::: Data to use
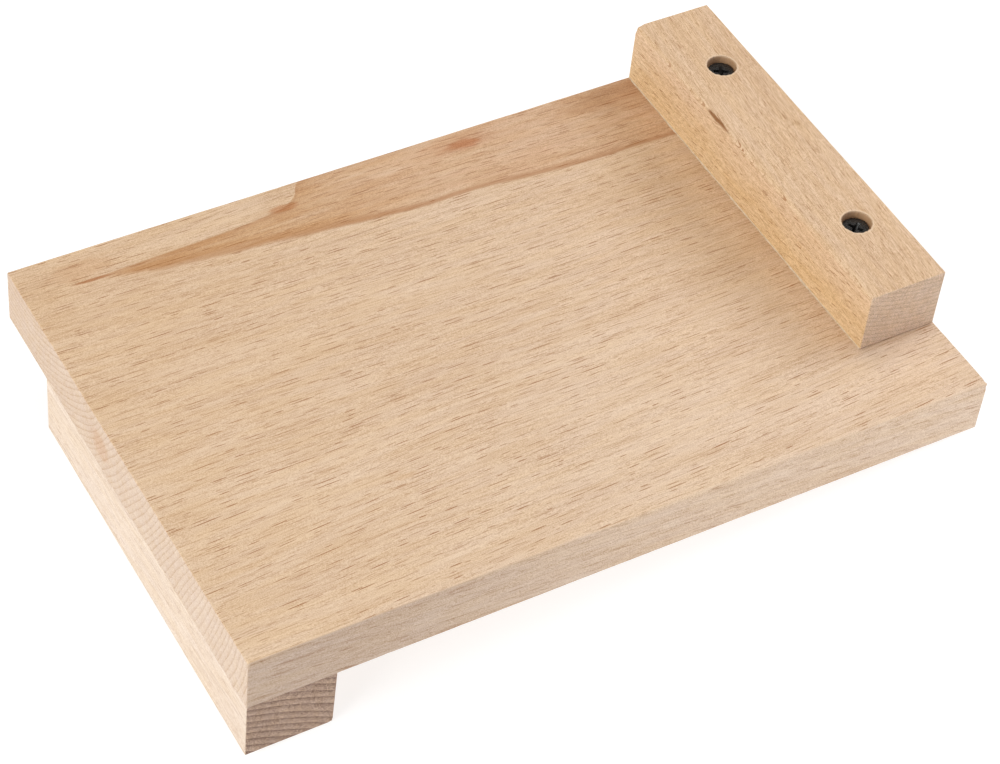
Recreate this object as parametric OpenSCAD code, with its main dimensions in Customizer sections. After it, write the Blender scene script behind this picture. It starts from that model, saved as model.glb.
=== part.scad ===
// Bench hook: a board with a stop screwed on top at one end and a cleat screwed underneath at the other.
// X runs along the board from the cleat to the stop, Y across it, and Z up.
// The origin is the centre of the board's underside, which rests on the bench top.

/* [Board] */
// Length of the board, along X
board_length = 254; // [150:1:400]
// Width of the board, along Y
board_width = 170; // [145:1:300]
// Thickness of the board
board_thickness = 20; // [14:0.5:40]
// Radius of the board's sanded edges
board_edge_radius = 0.5; // [0.2:0.1:3]

/* [Stop and cleat] */
// Length of the stop and of the cleat, along Y
fence_length = 141; // [75:1:145]
// Width of the stop and of the cleat, along X
fence_width = 28; // [24:0.5:60]
// Height of the stop and of the cleat
fence_height = 22.5; // [12:0.5:60]
// Radius of the sanded edges of the stop and the cleat
fence_edge_radius = 0.5; // [0.2:0.1:1.5]
// Radius of the long inner edge that the hand meets
fence_hand_radius = 2; // [0.5:0.1:5]
// Thickness of the glue, and depth of the keyed seat in the board that holds it
glue_thickness = 0.1; // [0.05:0.05:0.5]

/* [Screw places] */
// Distance from the end of a fence to the middle of its nearest screw
screw_end_distance = 29.5; // [12:0.5:35]
// Distance from the outer face of a fence to the middle of its screws
screw_edge_distance = 12.5; // [8:0.5:16]
// Depth of a screw head's flat top below the face of the wood
head_recess = 2.5; // [0.5:0.1:6]
// Wood left in the board beyond the tip of a screw
tip_cover = 5; // [2:0.5:8]

/* [Screws] */
// Diameter of a screw's head
head_diameter = 9; // [7:0.1:11]
// Height of the upright rim of the head
head_rim = 0.5; // [0.3:0.1:1]
// Diameter of the plain shank under the head
shank_diameter = 3.3; // [2.8:0.1:4]
// Outer diameter of the thread
thread_diameter = 4.5; // [4.1:0.1:5.5]
// Diameter of the solid core inside the thread
core_diameter = 3; // [2:0.1:3.4]
// Distance from one thread crest to the next
thread_pitch = 2.2; // [1.4:0.1:3]
// Length of the tapered tip
tip_length = 5; // [3:0.5:7]
// Distance across the wings of the cross recess
recess_width = 4.6; // [3:0.1:5.5]
// Depth of the cross recess
recess_depth = 2.4; // [1.2:0.1:2.8]
// Thickness of each wing of the cross recess
recess_wing = 0.9; // [0.5:0.1:1.4]

/* [Clearances] */
// Gap round a screw head in its counterbore
head_clearance = 0.5; // [0.1:0.1:1.5]
// Gap round the thread where it passes through a fence
thread_clearance = 0.25; // [0.1:0.05:1]
// Depth of the pilot hole beyond the tip of a screw
pilot_overrun = 1; // [0:0.5:1.5]

/* [Hidden] */
$fn = 96;
// Extra length that carries a cut clear through a face
overcut = 1;
wood_colour = [0.86, 0.73, 0.58];
glue_colour = [0.83, 0.72, 0.50];
screw_colour = [0.13, 0.12, 0.12];

// A screw reaches from its recess in the fence to the wood left under its tip
screw_length = fence_height - head_recess + board_thickness - tip_cover;
// Height of the conical part of a 90 degree head
head_cone = (head_diameter - shank_diameter) / 2;
// The thread fills the board and one pitch of the fence above it
thread_length = board_thickness - tip_cover + thread_pitch;
thread_turns = floor((thread_length - tip_length) / thread_pitch);
// A crest's flat top and its sloping sides, each along the screw
crest_flat = 0.15 * thread_pitch;
crest_slope = 0.2 * thread_pitch;
// Height of a screw head's flat top above the fence's glued face
head_top = fence_height - head_recess;
// Places of the two screws in a fence's own frame
screw_x = fence_width - screw_edge_distance;
clear_end_screw_y = screw_end_distance;
flush_end_screw_y = fence_length - screw_end_distance;

// Rectangle with its own radius at each corner, counter-clockwise from the origin
module soft_rectangle(width, height, radii) {
    corners = [
        [radii[0], radii[0]],
        [width - radii[1], radii[1]],
        [width - radii[2], height - radii[2]],
        [radii[3], height - radii[3]]
    ];
    polygon([
        [radii[0], 0], [width - radii[1], 0],
        [width, radii[1]], [width, height - radii[2]],
        [width - radii[2], height], [radii[3], height],
        [0, height - radii[3]], [0, radii[0]]
    ]);
    for (i = [0:3])
        translate(corners[i]) circle(r = radii[i]);
}

// Block with sanded edges; the long edge along Y at x = 0, z = height has a radius of its own
module sanded_block(size, edge_radius, hand_radius) {
    edges = [edge_radius, edge_radius, edge_radius, edge_radius];
    intersection() {
        linear_extrude(height = size[2])
            soft_rectangle(size[0], size[1], edges);
        translate([0, size[1], 0]) rotate([90, 0, 0])
            linear_extrude(height = size[1])
                soft_rectangle(size[0], size[2], [edge_radius, edge_radius, edge_radius, hand_radius]);
        rotate([90, 0, 90])
            linear_extrude(height = size[0])
                soft_rectangle(size[1], size[2], edges);
    }
}

// A fence's own frame has x = 0 at its inner face, y = 0 at its end that is clear of the board's side and
// z = 0 at its glued face.

// Carries a fence from its own frame to the top of the board, flush with the +X and +Y edges
module on_top() {
    translate([board_length / 2 - fence_width, board_width / 2 - fence_length, board_thickness])
        children();
}

// Carries the same fence to the underside, flush with the -X and -Y edges: each axis is reversed
module underneath() {
    translate([fence_width - board_length / 2, fence_length - board_width / 2, 0])
        rotate([0, 0, 180]) mirror([0, 0, 1]) children();
}

// Puts a child at a screw's axis in a fence's own frame, with z = 0 at the top of the screw's head
module at_screw(screw_y) {
    translate([screw_x, screw_y, head_top]) children();
}

// Puts a child at both screws of a fence
module at_screws() {
    for (screw_y = [clear_end_screw_y, flush_end_screw_y])
        at_screw(screw_y) children();
}

// Half outline of one thread crest, its upper foot at height z
function crest(z) = [
    [core_diameter / 2, z],
    [thread_diameter / 2, z - crest_slope],
    [thread_diameter / 2, z - crest_slope - crest_flat],
    [core_diameter / 2, z - 2 * crest_slope - crest_flat]
];

// Half outline of a whole screw, from the middle of its head down to its tip
function screw_outline() = concat(
    [
        [0, 0],
        [head_diameter / 2, 0],
        [head_diameter / 2, -head_rim],
        [shank_diameter / 2, -head_rim - head_cone],
        [shank_diameter / 2, -screw_length + thread_length + crest_slope],
        [core_diameter / 2, -screw_length + thread_length]
    ],
    [
        for (turn = [0:thread_turns - 1])
            for (point = crest(-screw_length + thread_length - (turn + 0.4) * thread_pitch))
                point
    ],
    [
        [core_diameter / 2, -screw_length + tip_length],
        [0, -screw_length]
    ]
);

// The space that a screw fills, before its cross recess is cut
module screw_body() {
    rotate_extrude() polygon(screw_outline());
}

// Cross recess: two tapered wings and the cone in the middle
module cross_recess() {
    for (turn = [0, 90])
        rotate([90, 0, turn])
            linear_extrude(height = recess_wing, center = true)
                polygon([
                    [-recess_width / 2, overcut], [-recess_width / 2, 0],
                    [-recess_wing / 2, -recess_depth], [recess_wing / 2, -recess_depth],
                    [recess_width / 2, 0], [recess_width / 2, overcut]
                ]);
    translate([0, 0, -recess_depth])
        cylinder(h = recess_depth + overcut, d1 = recess_wing, d2 = recess_width / 2);
}

// Black countersunk wood screw with a cross recess
module screw() {
    difference() {
        screw_body();
        cross_recess();
    }
}

// Hole for a screw through a fence: counterbore, seat for the head's cone and clearance bore
module fence_hole() {
    counterbore_depth = head_recess + head_rim;
    translate([0, 0, -head_rim])
        cylinder(h = counterbore_depth + overcut, d = head_diameter + 2 * head_clearance);
    translate([0, 0, -head_rim - head_cone])
        cylinder(h = head_cone, d1 = shank_diameter, d2 = head_diameter);
    translate([0, 0, -head_top - overcut])
        cylinder(h = head_top + overcut - head_rim, d = thread_diameter + 2 * thread_clearance);
}

// The batten that both fences are made from
module fence() {
    difference() {
        sanded_block([fence_width, fence_length, fence_height], fence_edge_radius, fence_hand_radius);
        at_screws() fence_hole();
    }
}

// The film of glue in a fence's seat; the rounded edges of the fence stay dry
module glue_line() {
    difference() {
        translate([fence_edge_radius, fence_edge_radius, -glue_thickness])
            cube([fence_width - 2 * fence_edge_radius, fence_length - 2 * fence_edge_radius, glue_thickness]);
        at_screws()
            translate([0, 0, -head_top - glue_thickness - overcut])
                cylinder(h = glue_thickness + 2 * overcut, d = thread_diameter + 2 * thread_clearance);
    }
}

// The shallow seat under a fence, open at the board's end and side
module glue_seat() {
    translate([0, 0, -glue_thickness])
        cube([fence_width + overcut, fence_length + overcut, glue_thickness + overcut]);
}

// What a fence takes out of the board: its seat, the shape of its two screws and their pilot holes past the tips
module fence_cuts() {
    glue_seat();
    at_screws() {
        screw_body();
        translate([0, 0, -screw_length - pilot_overrun])
            cylinder(h = tip_length + pilot_overrun, d = core_diameter);
    }
}

module board() {
    color(wood_colour)
        difference() {
            translate([-board_length / 2, -board_width / 2, 0])
                sanded_block([board_length, board_width, board_thickness], board_edge_radius, board_edge_radius);
            on_top() fence_cuts();
            underneath() fence_cuts();
        }
}

module stop() {
    color(wood_colour) on_top() fence();
}

module cleat() {
    color(wood_colour) underneath() fence();
}

module stop_glue_line() {
    color(glue_colour) on_top() glue_line();
}

module cleat_glue_line() {
    color(glue_colour) underneath() glue_line();
}

module stop_screw(screw_y) {
    color(screw_colour) on_top() at_screw(screw_y) screw();
}

module cleat_screw(screw_y) {
    color(screw_colour) underneath() at_screw(screw_y) screw();
}

board();
stop();
cleat();
stop_glue_line();
cleat_glue_line();
stop_screw(clear_end_screw_y);  // stop_screw_near
stop_screw(flush_end_screw_y);  // stop_screw_far
cleat_screw(flush_end_screw_y);  // cleat_screw_near
cleat_screw(clear_end_screw_y);  // cleat_screw_far
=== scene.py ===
"""The looks of a beech bench hook: refined wood, screws and glue, and the studio it stands in."""

import math

import bmesh
import bpy
import numpy as np
from mathutils import Matrix, Vector, noise


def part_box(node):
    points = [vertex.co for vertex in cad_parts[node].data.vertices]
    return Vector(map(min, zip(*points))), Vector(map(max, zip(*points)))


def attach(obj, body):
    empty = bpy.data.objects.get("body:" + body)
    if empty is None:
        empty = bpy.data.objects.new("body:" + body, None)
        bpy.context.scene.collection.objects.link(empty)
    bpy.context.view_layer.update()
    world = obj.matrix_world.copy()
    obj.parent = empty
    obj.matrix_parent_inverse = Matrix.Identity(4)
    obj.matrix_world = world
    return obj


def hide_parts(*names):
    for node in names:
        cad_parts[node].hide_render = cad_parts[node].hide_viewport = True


MM = 0.001
X, Y, Z = 0, 1, 2
LOW, HIGH = 0, 1
CHART = "OFBake"

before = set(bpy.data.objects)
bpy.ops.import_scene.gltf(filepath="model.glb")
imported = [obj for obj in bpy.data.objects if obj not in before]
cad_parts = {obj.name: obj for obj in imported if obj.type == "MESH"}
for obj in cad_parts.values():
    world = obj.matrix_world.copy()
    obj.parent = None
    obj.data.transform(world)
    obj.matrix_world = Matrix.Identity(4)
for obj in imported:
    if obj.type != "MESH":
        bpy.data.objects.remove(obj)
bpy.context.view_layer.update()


# ---------------------------------------------------------------- sizes
def box_mm(node):
    """Lowest and highest corner of a CAD node, in millimetres."""
    low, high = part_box(node)
    return np.array(low) / MM, np.array(high) / MM


BOARD_LOW, BOARD_HIGH = box_mm("board")
STOP_LOW, STOP_HIGH = box_mm("stop")
CLEAT_LOW, CLEAT_HIGH = box_mm("cleat")

# Screws, measured down from the flat top of the head
HEAD_RADIUS = 4.5
HEAD_RIM = 0.5
HEAD_CONE = 2.85
SHANK_RADIUS = 1.65
SHANK_END = 17.8
THREAD_RADIUS = 2.25
CORE_RADIUS = 1.5
THREAD_PITCH = 2.2
TIP_LENGTH = 5
SCREW_LENGTH = 35
# Holes: the counterbore and the bore in a fence, the pilot hole in the board, and the seat for the glue
HOLE_RADIUS = 4.88
BORE_RADIUS = 2.5
PILOT_RADIUS = 2.32
SEAT_DEPTH = 0.1


# ---------------------------------------------------------------- meshes
def mesh_object(name, points, faces, chart_points=None):
    """A new object from points in millimetres, with one chart point for each corner of each face."""
    mesh = bpy.data.meshes.new(name)
    mesh.from_pydata((np.asarray(points) * MM).tolist(), [], [list(f) for f in faces])
    if chart_points is not None:
        layer = mesh.uv_layers.new(name=CHART)
        layer.data.foreach_set("uv", np.asarray(chart_points, float).ravel())
    obj = bpy.data.objects.new(name, mesh)
    bpy.context.scene.collection.objects.link(obj)
    return obj


def shade(obj, sharp_degrees):
    """Smooth shading, with creases where faces meet at more than the angle given."""
    obj.data.shade_smooth()
    obj.data.set_sharp_from_angle(angle=math.radians(sharp_degrees))
    return obj


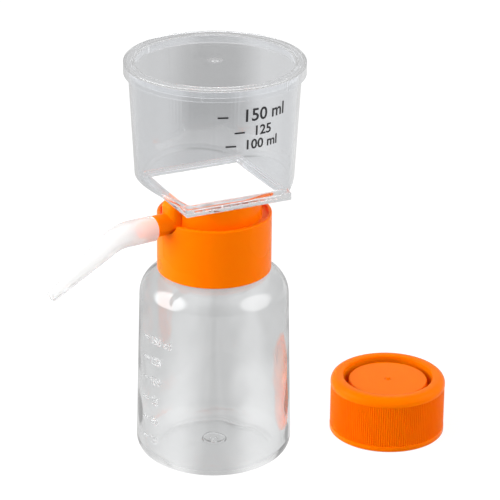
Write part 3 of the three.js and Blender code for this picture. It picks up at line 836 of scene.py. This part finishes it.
adapter_section = [
    (COLLAR_BORE, collar_bottom, 0.3),
    (COLLAR_RADIUS, collar_bottom, 0.6),
    (COLLAR_RADIUS, collar_top, 0.55),
    (RIM_BORE, collar_top, 0.35),
    (RIM_BORE, collar_top - RIM_DEPTH, 0.3),
    (HUB_RADIUS + 0.1, collar_top - RIM_DEPTH, 0.5),
    (HUB_RADIUS, hub_top, 0.45),
    (HUB_BORE, hub_top, 0.3),
    (HUB_BORE, deck_top, 0.5),
    (SPOUT_HOLE, deck_top),
    (SPOUT_HOLE, deck_bottom),
    (COLLAR_BORE, deck_bottom, 0.3),
]
to_nozzle = spun(NOZZLE_ANGLE)


def round_edges(bm, chosen, rounding):
    edges = [edge for edge in bm.edges if chosen(*[vert.co for vert in edge.verts])]
    bevel(bm, edges, rounding, LARGE_EDGE_SEGMENTS)


def outer_corner(one, two):
    return min(one.x, two.x) > HUMP_REACH - 0.1 and abs(one.z - two.z) > 1


def top_rim(one, two):
    return min(one.z, two.z) > hub_top - 0.1 and max(one.x, two.x) > HUB_BORE + 1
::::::
**Exercise details:**
Transcribe the lines beginning at the one that contains "stop_glue_line();" and ending at the one that contains "zip(*points))), Vector(map(max, zip(*points)))", with nothing added or left out.

**Full output:**
stop_glue_line();
cleat_glue_line();
stop_screw(clear_end_screw_y);  // stop_screw_near
stop_screw(flush_end_screw_y);  // stop_screw_far
cleat_screw(flush_end_screw_y);  // cleat_screw_near
cleat_screw(clear_end_screw_y);  // cleat_screw_far
=== scene.py ===
"""The looks of a beech bench hook: refined wood, screws and glue, and the studio it stands in."""

import math

import bmesh
import bpy
import numpy as np
from mathutils import Matrix, Vector, noise


def part_box(node):
    points = [vertex.co for vertex in cad_parts[node].data.vertices]
    return Vector(map(min, zip(*points))), Vector(map(max, zip(*points)))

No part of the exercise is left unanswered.